Digital Infrastructure: Smallholders need access to digital tools to comply with EUDR requirements. Public-private partnerships can provide training and technology to ensure traceability and maintain access to the EU market.
Sustainable Wage Models: A productivity-based wage system could balance worker welfare with industry viability, preventing further financial strain on plantations.
Innovation and Market Diversification: Investing in value-added rubber products and exploring markets in Asia, such as China and India, could reduce reliance on traditional markets like the U.S. and EU.
The Path ForwardSri Lanka’s rubber industry is at a pivotal moment. With strategic interventions, it can reclaim its position as a global leader in natural rubber exports. The sector’s potential to drive economic recovery through job creation and foreign exchange earnings remains immense, but time is of the essence.
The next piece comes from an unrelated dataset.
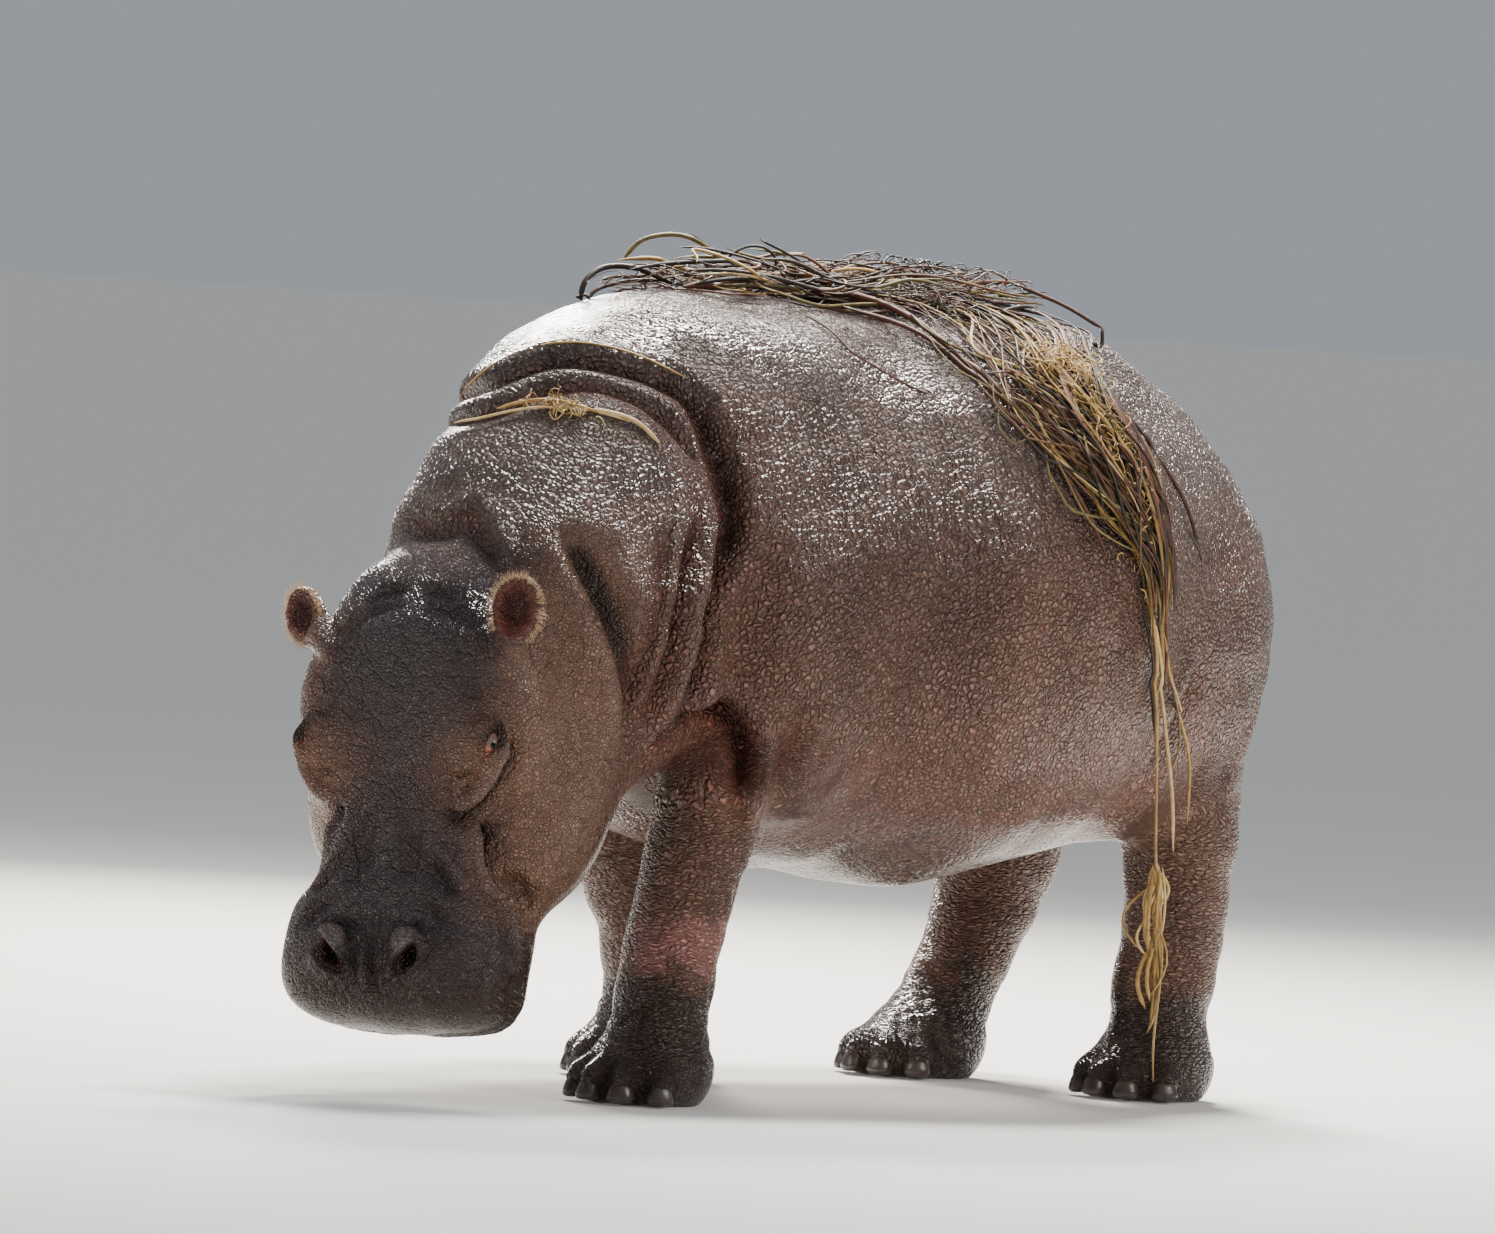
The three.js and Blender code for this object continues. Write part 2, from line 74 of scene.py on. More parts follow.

As CRTA Chairman Harin de Silva aptly stated, “The world has changed. The climate has changed. Consumer expectations have changed. And the only question left is: can we?”
By embracing innovation, sustainability, and collaboration, Sri Lanka can ensure its rubber industry not only survives but thrives. The government, industry leaders, and farmers must act swiftly to protect this vital sector, safeguarding the livelihoods of thousands and securing a brighter future for Sri Lanka’s economy.